To respect our privacy, I am just going to say that we had a complicated family. Use your imagination. Yeah, that’s about right. But my Father was the guy who lowered his shoulder against it all and kept trying. When I was a kid, I didn’t see him much because he was working all the time, and I really didn’t like him much for that. When my parents were divorced, I saw him less, even though he lived really close to us. My Dad juggled a tremendous amount of things, emotional, financial things for many people. I never heard him complain. He didn’t shirk his responsibilities, he embraced them.

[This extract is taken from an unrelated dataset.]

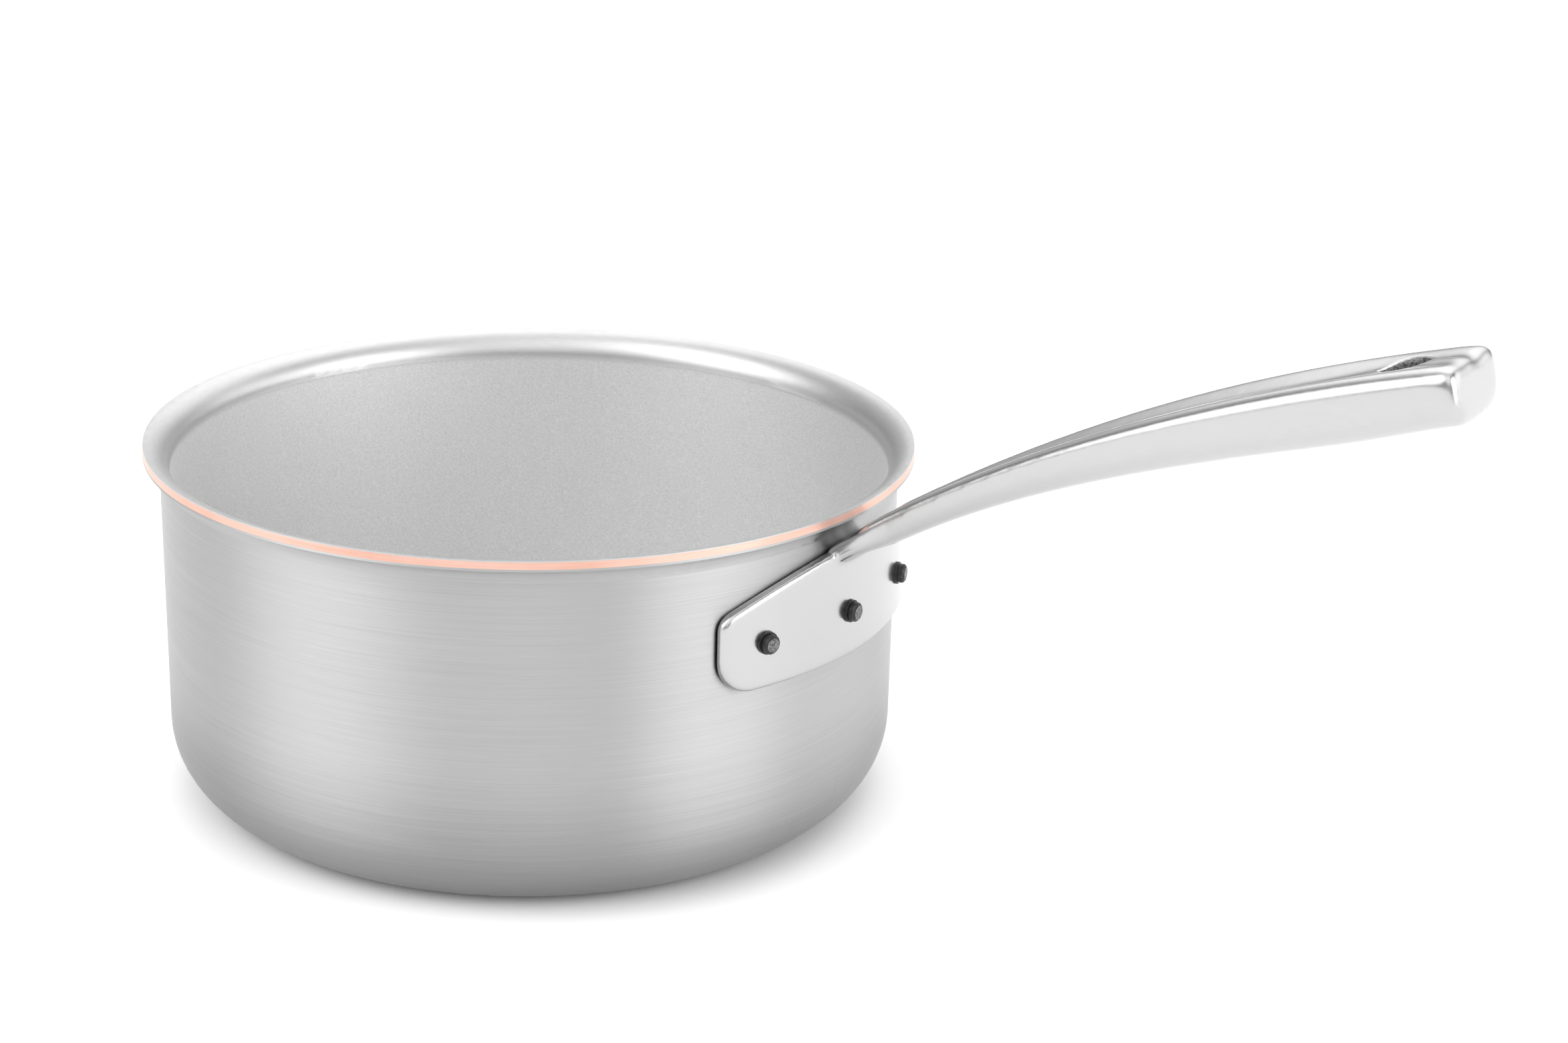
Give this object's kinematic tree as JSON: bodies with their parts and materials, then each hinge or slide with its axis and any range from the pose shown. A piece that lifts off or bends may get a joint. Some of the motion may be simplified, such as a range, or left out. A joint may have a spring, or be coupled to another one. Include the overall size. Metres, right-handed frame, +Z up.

He wasn’t Superman. He was an Idiot, stumbling around in the face of the mysteries that are relationships just like the rest of us. It’s just that he was an idiot with enormous style. Throughout my adolescence and college years, my Dad was single. He dated some of the most beautiful women I have ever seen. I greeted that with a mixture of great pride and not a little intimidation. He was a man of extraordinary grace with women.
When I was in college, my father came up to visit me as a surprise. When he came in to my dorm room, there was a big bag of pot sitting on the bed. He took one look at it, and had such an expression of pain and hurt on his face that he had to walk away for a minute to regain his composure. I think it might have been easier to handle had he been really angry at me, had he lectured me. He never said a word. I was shattered.

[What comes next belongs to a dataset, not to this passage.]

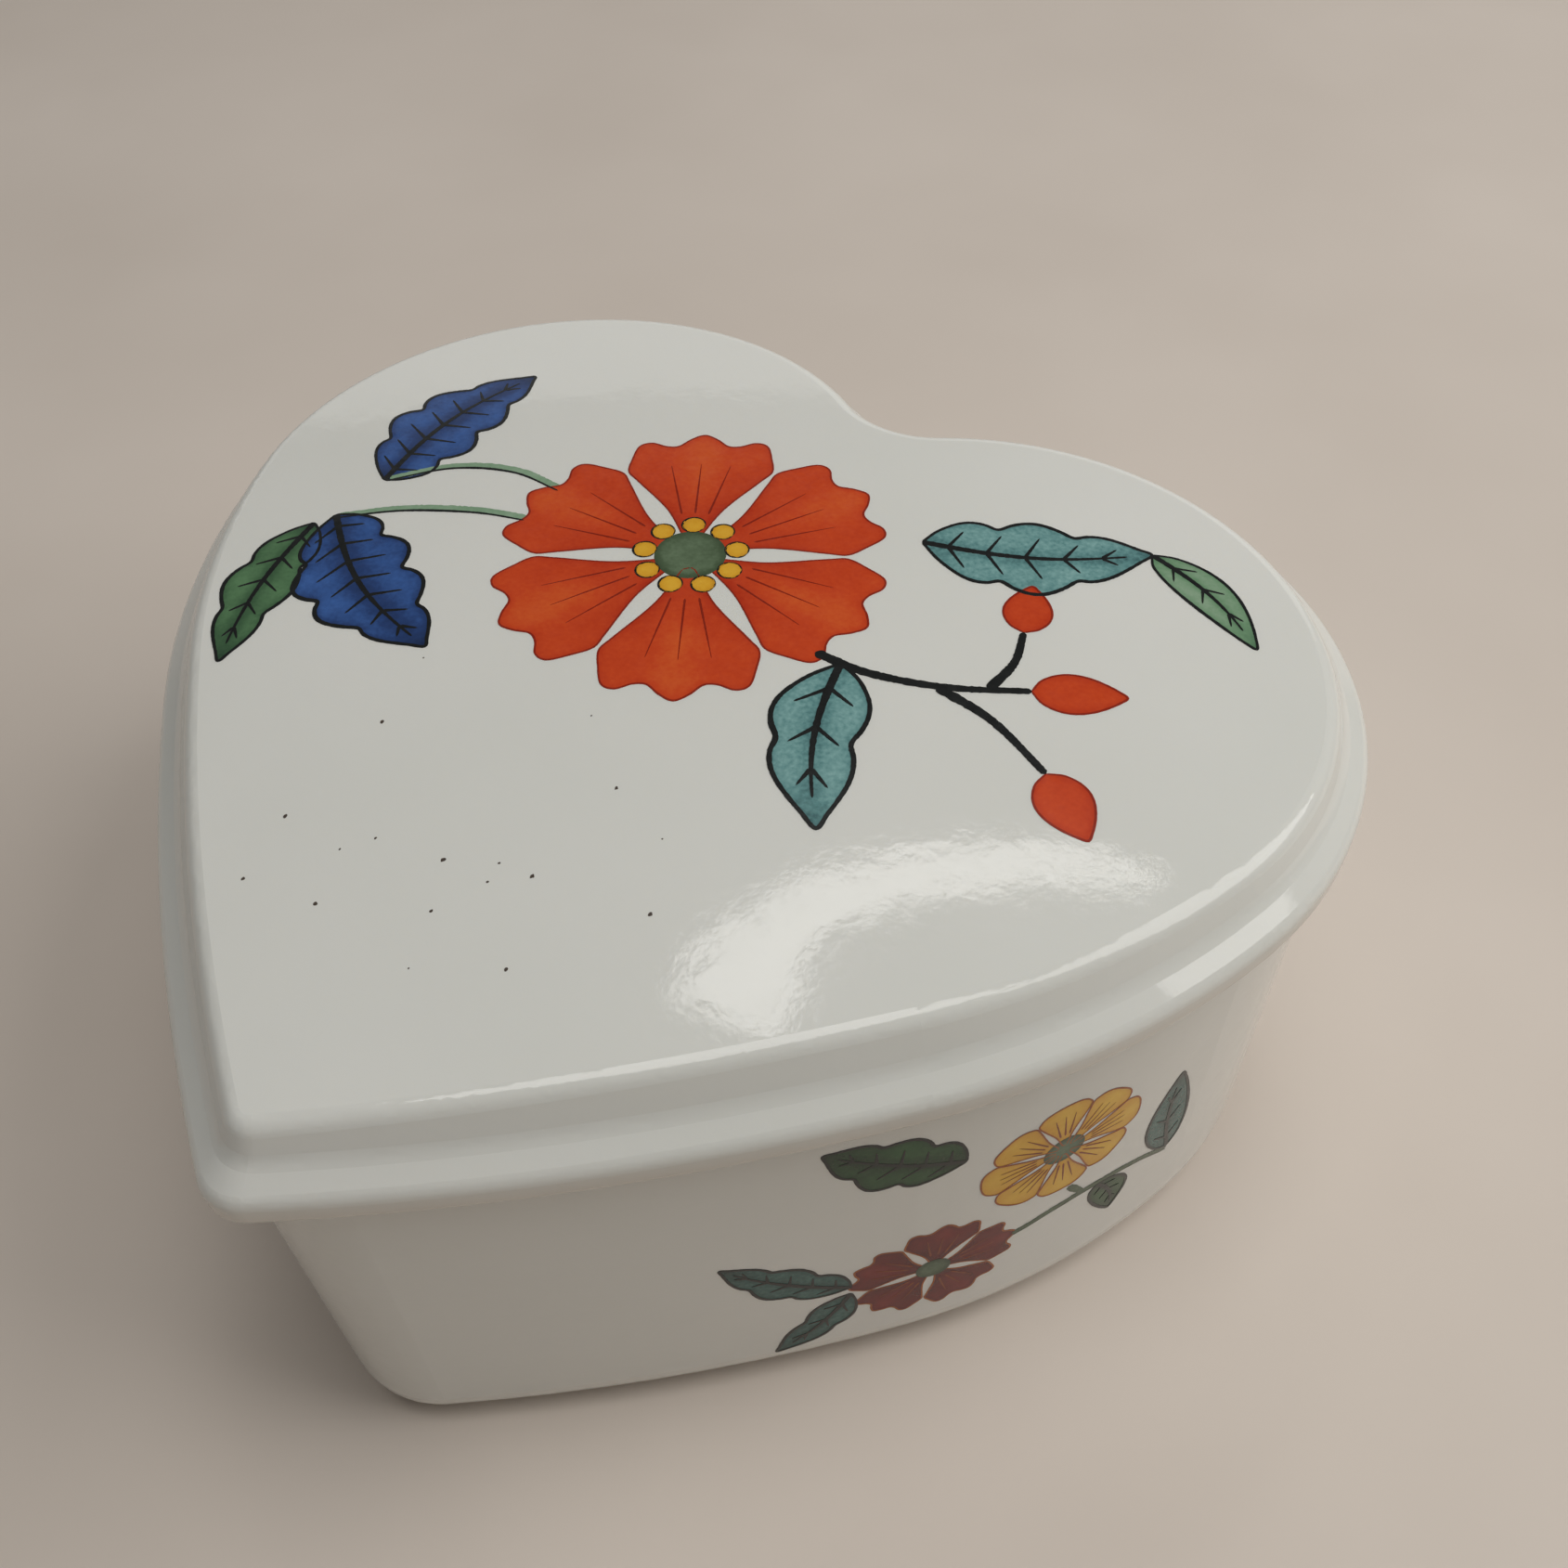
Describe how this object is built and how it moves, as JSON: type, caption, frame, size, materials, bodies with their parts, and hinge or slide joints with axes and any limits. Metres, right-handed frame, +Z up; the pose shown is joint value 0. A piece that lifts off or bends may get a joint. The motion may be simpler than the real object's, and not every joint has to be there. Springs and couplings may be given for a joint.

Years later, Dad said, “Randy, I think if someone doesn’t like you it’s because they don’t really know you.” That’s the way he viewed his sons. He assumed we were wonderful. Part of the reason we are wonderful is because our Father assumed that we are. Again, this isn’t Disneyland. I’m just saying that you can see the wonderful if you look for it. So look for it.
I like to tell my clients that I am always pulling for their marriage. They come to me when their ability to pull for their marriage is severely hampered, or sometimes gone. If the marriage is too sick to be saved, we decide it together, and we pull together for the safety and health of the people involved. Something like that happened with my parents. How painful to have to say goodbye to something you wanted so much to be wonderful.
I could say a lot about his business successes. There were many, and they were really impressive. It just doesn’t matter. What matters are the things that people don’t know about, won’t find out about. I won’t recount them here because Dad wouldn’t want me to, except to say that they exist and they are carried on quietly and without fanfare.
The last time I saw my Dad alive; the ravages of Parkinson’s disease had taken his body and given him involuntary motions, so he looked like he was punching a speed bag. The last time I saw my Dad alive, Parkinson’s had reduced his beautiful voice to a whisper, and his mind was almost gone. The last time I saw my Dad alive, he fought his way up to the surface of consciousness, and he didn’t talk about the pain, or his fear of dying. He didn’t ask for water, or say he wanted something. The last thing my Dad ever said to me was “Tell me about Randy.”
And so I did. Sitting with my Dad, as he punched the air, punching the Parkinson’s that took him away from us, I told him about me one last time. I told him that I am a pretty good therapist, but I think I am probably an idiot husband. He punched at the air, and I told him that I keep on punching too; I keep making mistakes, and I keep trying, hoping they are good mistakes.
Paul Markey died on January 5, 2010. He died at home in the company of his wife as he wished. He left a beloved family. He played hard all four quarters.